Threading the needle between these and other developments is not easy for the UK organisers. If they succeed, the Bletchley Meeting could become an international check and agree point, at least until there is a UN-agreed structure like the Cop28 meetings on climate.

All this presupposes that AI brings about a technology revolution as opposed to a productivity transformation. The latter is how most people will experience it. Right now, there is no way of knowing if the higher function would work out for good or ill.

The game plan from the British sherpas preparing the ground for the meeting, and indeed the UK’s overall policy approach, is to target the big emerging operating systems, the large language models. As the name implies, these operate at scale and are easier to target for regulation. That is why representatives of the Big Tech companies will dominate the first day of the summit.

One test of the summit will be how much reach it has beyond the English-language sphere. After all, the metrics for the UAE-based Falcon more than merit its seat at the table.

Another test will be the inclusion of China, something that could shape and negate the evolution of two ecospheres of AI.

If AI poses existential risks, these are not limited to borders and China’s high-quality research needs to be brought onboard, not isolated. Narrowly defined national security interests should not dominate the summit in part because new and emerging technology cannot be merely quarantined and then consigned to the history bin.

Those working in the industry outside the leading groups make a fair point when they warn about industry capture of the regulators at this early stage. The proposed reliance on sandbox infrastructure for testing and ethical scrutiny could create barriers to entry for the industry as a whole, thus diminishing creativity and progress.

In truth, the industry remains reliant on the state for its expansion. Recognising the mistakes of crypto expansion would allow policymakers to recognise their power over the industry.

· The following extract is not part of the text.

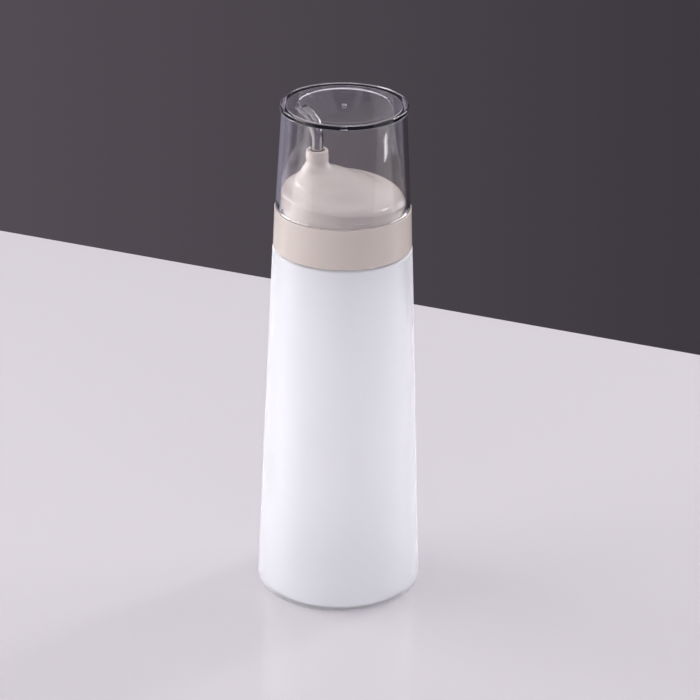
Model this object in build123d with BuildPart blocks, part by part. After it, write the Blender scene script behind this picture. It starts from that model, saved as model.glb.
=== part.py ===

What is referred to as the frontier in Al – and Mr Sunak has already announced the Frontier Task Force to advise the UK government – is already showing monopolistic signs. This is because the technology and the processing are reliant on Big Tech-friendly advanced chips and graphics processing units.

Remember, some companies are looking at acquiring their own mini-nuclear power-generating plants to run data processing at scale. Mostly though, the industry is reliant on public grids to do its work.

A third area of dependency is that AI is trained on commoditised data that is exploited from the public realm.

A report from Goldman Sachs last week said the industry was in the early stages of shifting to proprietary data exploitation. It said corporations are preparing for this stage by building infrastructure to exploit their own data.

For now, the industry needs a grand bargain with governments and will trade practices and ground rules in return. This is Mr Sunak’s key insight, and his summit is rightly focused on where this effort is best concentrated for now.

The British Prime Minister needs to ensure that this effort is open to all and built to withstand the rapid shifts the industry will experience.

There should also be a recognition that the largely text-based models do not think for themselves and, thus, could be merely a transitory technology. Keeping it within guardrails is the most logical option for now.

Within these parameters, companies will be able to innovate much more productive practices. Its probable failures are that it is used for dangerous threats such as bioweapons; that it becomes a criminal playground; that AI takes over systems like the electricity grids; or that it disappoints and becomes irrelevant.

By the end of the week, we should know if the summit can tackle any or all of these issues from within the industry, and at a national or international level.